# The problem
In the entries below, which lines run from the one containing "(0, FOLD_Y, UPPER_FOLD_Z))" to the one containing "cad_parts[obj.name] = obj"? Copy exactly those lines, ends included, and no others.

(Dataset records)
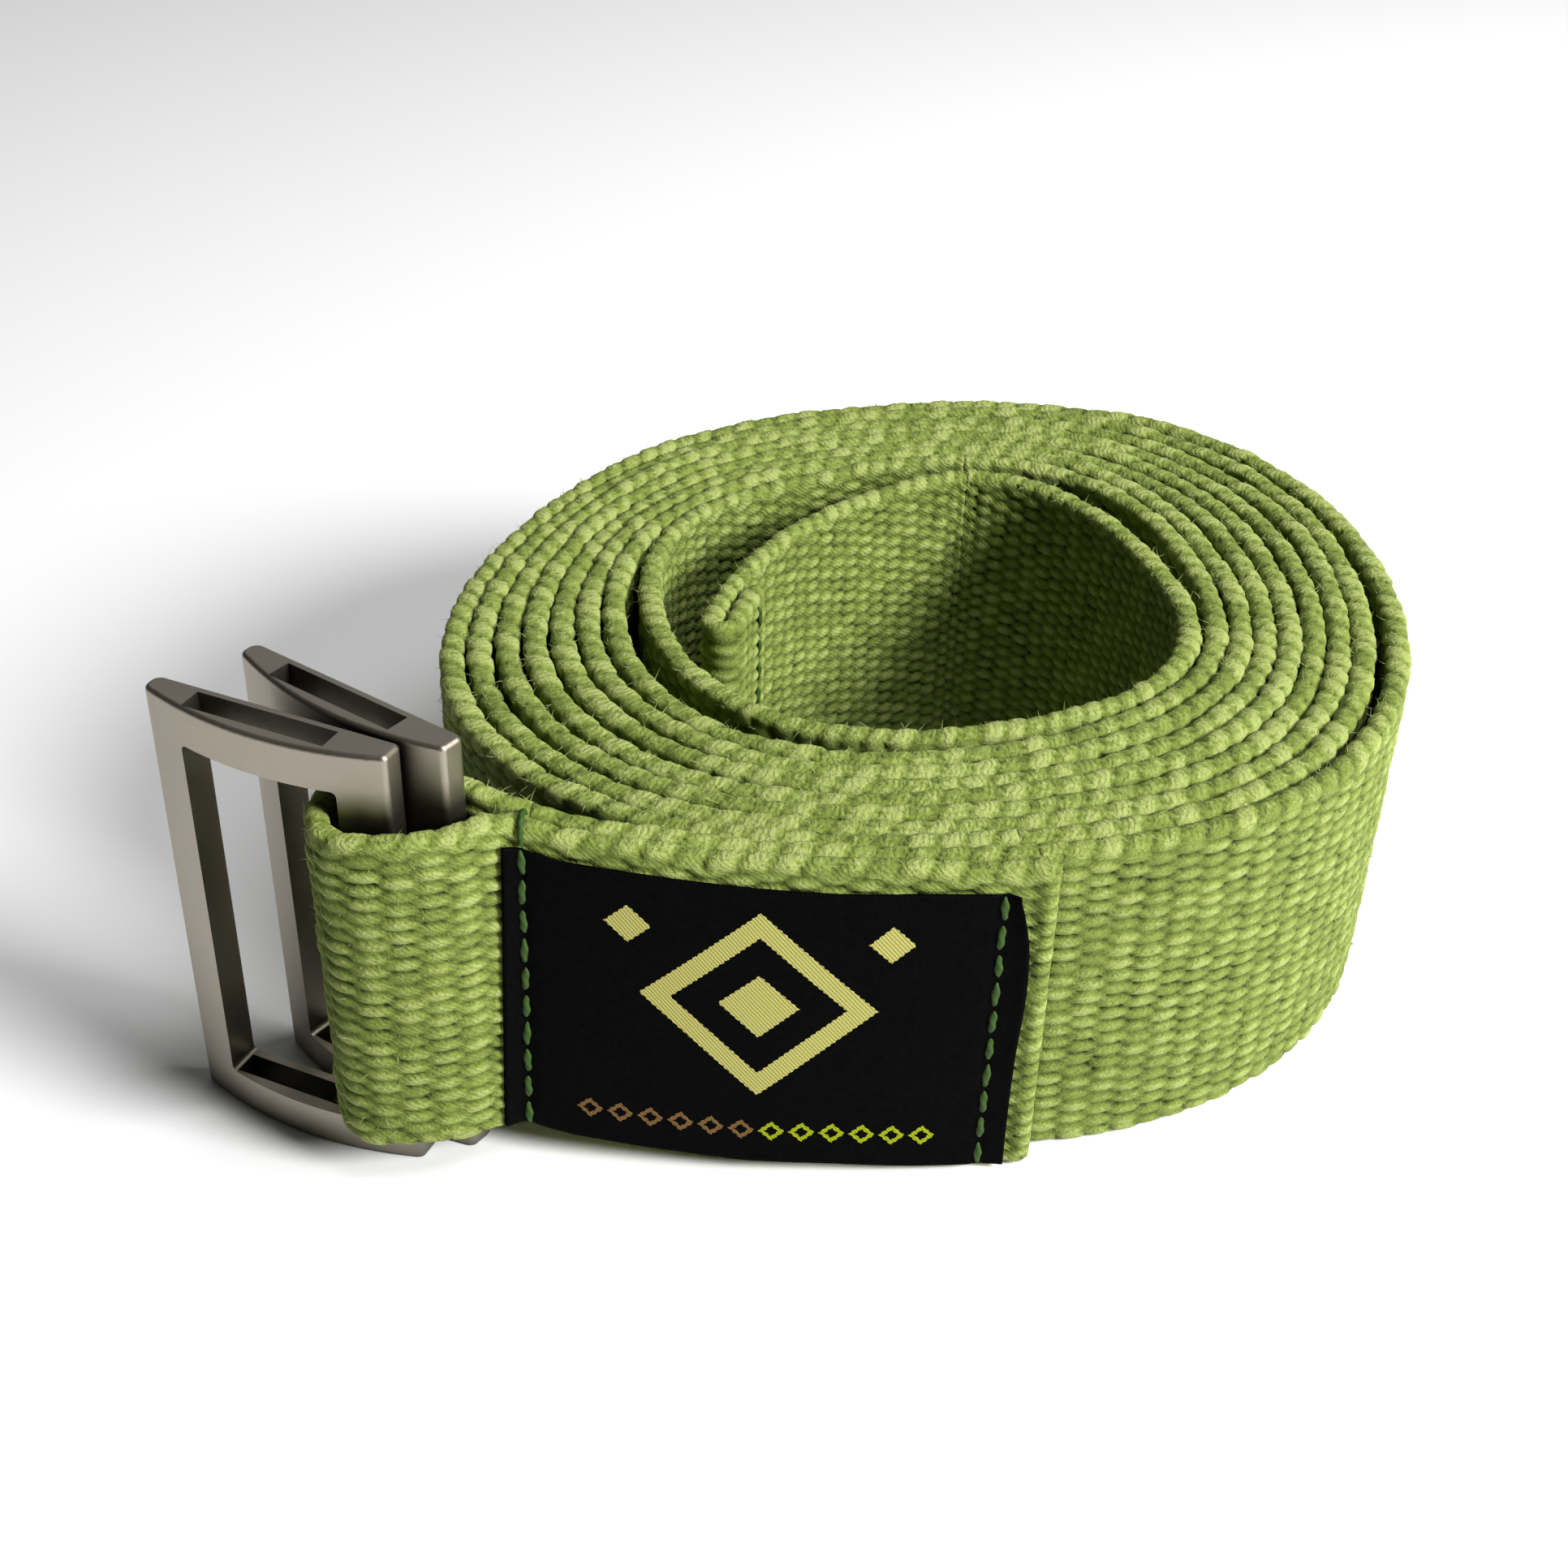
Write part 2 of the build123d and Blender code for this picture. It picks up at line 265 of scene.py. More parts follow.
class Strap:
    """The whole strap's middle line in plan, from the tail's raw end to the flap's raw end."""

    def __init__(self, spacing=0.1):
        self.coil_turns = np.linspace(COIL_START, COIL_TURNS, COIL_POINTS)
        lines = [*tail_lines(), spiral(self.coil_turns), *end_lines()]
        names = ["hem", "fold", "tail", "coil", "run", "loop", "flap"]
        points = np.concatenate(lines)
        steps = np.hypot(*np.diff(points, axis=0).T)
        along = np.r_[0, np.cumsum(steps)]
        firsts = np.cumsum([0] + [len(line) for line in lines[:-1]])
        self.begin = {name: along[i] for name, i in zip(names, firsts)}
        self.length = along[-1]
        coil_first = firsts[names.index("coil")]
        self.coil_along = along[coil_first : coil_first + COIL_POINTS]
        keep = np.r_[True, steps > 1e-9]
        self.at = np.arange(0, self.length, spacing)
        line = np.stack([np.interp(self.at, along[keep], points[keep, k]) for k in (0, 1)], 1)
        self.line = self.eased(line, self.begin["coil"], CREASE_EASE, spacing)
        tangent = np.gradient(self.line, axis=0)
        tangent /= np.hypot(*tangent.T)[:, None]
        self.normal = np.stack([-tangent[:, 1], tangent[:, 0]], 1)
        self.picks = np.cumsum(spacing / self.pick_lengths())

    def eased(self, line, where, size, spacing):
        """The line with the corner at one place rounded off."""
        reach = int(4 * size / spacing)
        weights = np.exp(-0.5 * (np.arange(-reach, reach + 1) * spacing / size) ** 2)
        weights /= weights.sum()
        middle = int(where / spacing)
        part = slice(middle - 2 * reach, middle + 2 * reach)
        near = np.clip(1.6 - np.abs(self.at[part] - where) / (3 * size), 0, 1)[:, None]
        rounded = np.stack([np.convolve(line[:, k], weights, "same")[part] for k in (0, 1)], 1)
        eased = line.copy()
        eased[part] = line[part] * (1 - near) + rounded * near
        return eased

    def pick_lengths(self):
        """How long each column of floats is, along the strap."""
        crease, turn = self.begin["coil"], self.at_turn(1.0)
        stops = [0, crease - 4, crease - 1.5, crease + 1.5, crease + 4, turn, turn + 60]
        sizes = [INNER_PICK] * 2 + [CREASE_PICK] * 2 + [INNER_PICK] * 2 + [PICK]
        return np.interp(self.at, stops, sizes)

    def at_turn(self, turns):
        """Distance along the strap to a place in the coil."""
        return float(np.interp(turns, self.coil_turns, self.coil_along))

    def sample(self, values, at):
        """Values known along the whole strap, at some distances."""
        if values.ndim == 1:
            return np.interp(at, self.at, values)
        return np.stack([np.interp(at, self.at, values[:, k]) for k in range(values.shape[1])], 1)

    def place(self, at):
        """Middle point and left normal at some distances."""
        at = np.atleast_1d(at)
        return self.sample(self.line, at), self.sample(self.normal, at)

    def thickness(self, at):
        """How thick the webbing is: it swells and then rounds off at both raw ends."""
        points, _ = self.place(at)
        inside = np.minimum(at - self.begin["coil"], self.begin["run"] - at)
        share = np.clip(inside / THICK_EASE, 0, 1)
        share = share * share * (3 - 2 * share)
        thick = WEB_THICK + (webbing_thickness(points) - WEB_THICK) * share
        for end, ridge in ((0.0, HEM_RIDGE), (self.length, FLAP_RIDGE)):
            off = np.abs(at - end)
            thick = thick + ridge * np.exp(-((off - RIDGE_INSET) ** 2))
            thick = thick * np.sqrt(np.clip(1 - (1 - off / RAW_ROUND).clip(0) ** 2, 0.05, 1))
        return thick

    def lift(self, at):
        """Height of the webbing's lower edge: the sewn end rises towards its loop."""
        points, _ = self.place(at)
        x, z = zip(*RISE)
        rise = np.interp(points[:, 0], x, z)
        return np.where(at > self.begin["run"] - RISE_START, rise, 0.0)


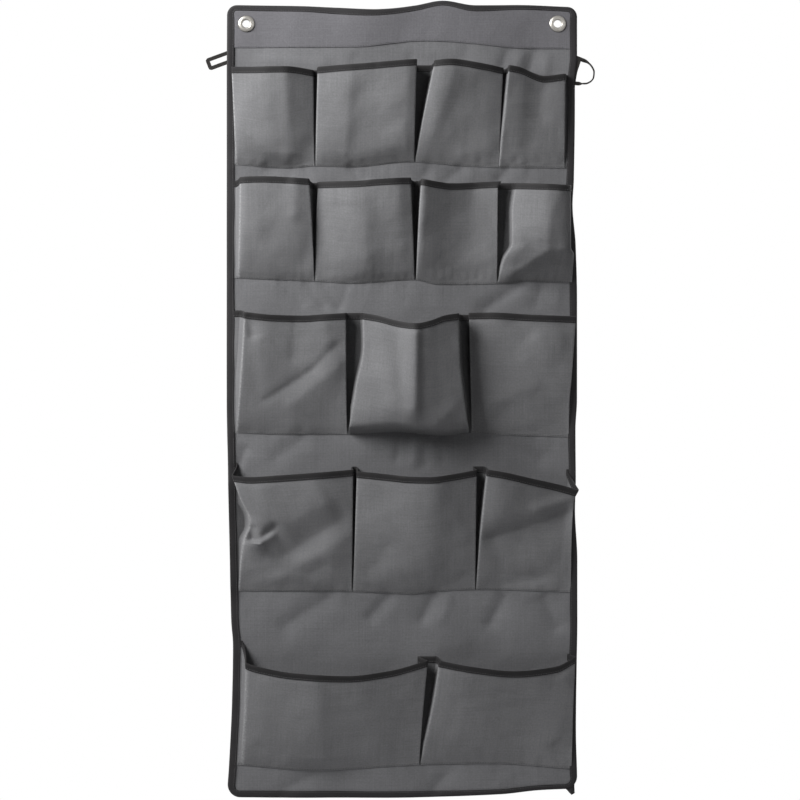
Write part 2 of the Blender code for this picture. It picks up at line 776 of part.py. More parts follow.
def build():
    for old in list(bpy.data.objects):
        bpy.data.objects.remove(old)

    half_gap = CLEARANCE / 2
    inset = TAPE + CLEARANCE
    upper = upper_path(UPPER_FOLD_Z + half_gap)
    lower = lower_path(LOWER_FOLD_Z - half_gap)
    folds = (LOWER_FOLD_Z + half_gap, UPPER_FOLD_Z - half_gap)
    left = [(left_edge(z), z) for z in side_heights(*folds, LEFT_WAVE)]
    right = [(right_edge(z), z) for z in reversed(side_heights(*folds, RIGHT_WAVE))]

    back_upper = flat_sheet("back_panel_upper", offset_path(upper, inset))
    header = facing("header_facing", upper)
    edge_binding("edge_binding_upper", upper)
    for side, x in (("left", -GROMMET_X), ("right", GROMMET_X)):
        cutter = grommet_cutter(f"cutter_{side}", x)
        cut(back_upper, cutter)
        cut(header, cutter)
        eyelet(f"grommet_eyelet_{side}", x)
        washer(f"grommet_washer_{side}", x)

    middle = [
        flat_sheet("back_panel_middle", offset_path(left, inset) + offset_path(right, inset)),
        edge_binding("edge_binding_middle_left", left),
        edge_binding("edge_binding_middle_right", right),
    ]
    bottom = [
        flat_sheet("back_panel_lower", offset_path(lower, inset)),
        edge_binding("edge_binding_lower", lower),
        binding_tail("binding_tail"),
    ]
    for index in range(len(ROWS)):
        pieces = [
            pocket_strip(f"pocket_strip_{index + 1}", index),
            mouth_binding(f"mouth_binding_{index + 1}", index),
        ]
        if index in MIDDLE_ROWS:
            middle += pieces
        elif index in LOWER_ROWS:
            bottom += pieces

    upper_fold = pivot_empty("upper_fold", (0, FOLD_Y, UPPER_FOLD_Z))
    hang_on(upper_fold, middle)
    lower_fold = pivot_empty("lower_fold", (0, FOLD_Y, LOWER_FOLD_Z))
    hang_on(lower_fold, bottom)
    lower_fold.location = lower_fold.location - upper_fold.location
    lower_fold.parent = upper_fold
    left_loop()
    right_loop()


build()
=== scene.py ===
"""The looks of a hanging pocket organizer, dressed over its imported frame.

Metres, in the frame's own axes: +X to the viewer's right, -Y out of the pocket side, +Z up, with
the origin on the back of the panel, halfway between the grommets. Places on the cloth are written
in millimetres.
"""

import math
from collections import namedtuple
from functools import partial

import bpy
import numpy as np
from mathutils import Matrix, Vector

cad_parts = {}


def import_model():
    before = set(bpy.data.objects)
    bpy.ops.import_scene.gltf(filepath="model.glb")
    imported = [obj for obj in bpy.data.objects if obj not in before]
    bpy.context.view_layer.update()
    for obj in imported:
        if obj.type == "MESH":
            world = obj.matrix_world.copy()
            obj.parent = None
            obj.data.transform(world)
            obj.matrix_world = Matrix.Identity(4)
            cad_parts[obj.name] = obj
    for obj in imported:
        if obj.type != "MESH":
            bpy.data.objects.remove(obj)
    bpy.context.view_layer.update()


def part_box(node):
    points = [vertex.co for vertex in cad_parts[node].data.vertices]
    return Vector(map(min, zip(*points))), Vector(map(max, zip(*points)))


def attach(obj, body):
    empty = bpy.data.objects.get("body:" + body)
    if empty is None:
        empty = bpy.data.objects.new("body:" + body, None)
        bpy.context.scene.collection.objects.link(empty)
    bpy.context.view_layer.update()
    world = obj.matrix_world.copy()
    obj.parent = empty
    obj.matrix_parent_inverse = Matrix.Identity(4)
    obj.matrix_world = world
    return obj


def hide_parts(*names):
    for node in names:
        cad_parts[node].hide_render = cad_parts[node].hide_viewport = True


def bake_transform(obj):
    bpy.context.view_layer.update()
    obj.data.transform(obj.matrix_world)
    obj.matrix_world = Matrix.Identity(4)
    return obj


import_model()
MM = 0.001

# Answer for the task
    upper_fold = pivot_empty("upper_fold", (0, FOLD_Y, UPPER_FOLD_Z))
    hang_on(upper_fold, middle)
    lower_fold = pivot_empty("lower_fold", (0, FOLD_Y, LOWER_FOLD_Z))
    hang_on(lower_fold, bottom)
    lower_fold.location = lower_fold.location - upper_fold.location
    lower_fold.parent = upper_fold
    left_loop()
    right_loop()


build()
=== scene.py ===
"""The looks of a hanging pocket organizer, dressed over its imported frame.

Metres, in the frame's own axes: +X to the viewer's right, -Y out of the pocket side, +Z up, with
the origin on the back of the panel, halfway between the grommets. Places on the cloth are written
in millimetres.
"""

import math
from collections import namedtuple
from functools import partial

import bpy
import numpy as np
from mathutils import Matrix, Vector

cad_parts = {}


def import_model():
    before = set(bpy.data.objects)
    bpy.ops.import_scene.gltf(filepath="model.glb")
    imported = [obj for obj in bpy.data.objects if obj not in before]
    bpy.context.view_layer.update()
    for obj in imported:
        if obj.type == "MESH":
            world = obj.matrix_world.copy()
            obj.parent = None
            obj.data.transform(world)
            obj.matrix_world = Matrix.Identity(4)
            cad_parts[obj.name] = obj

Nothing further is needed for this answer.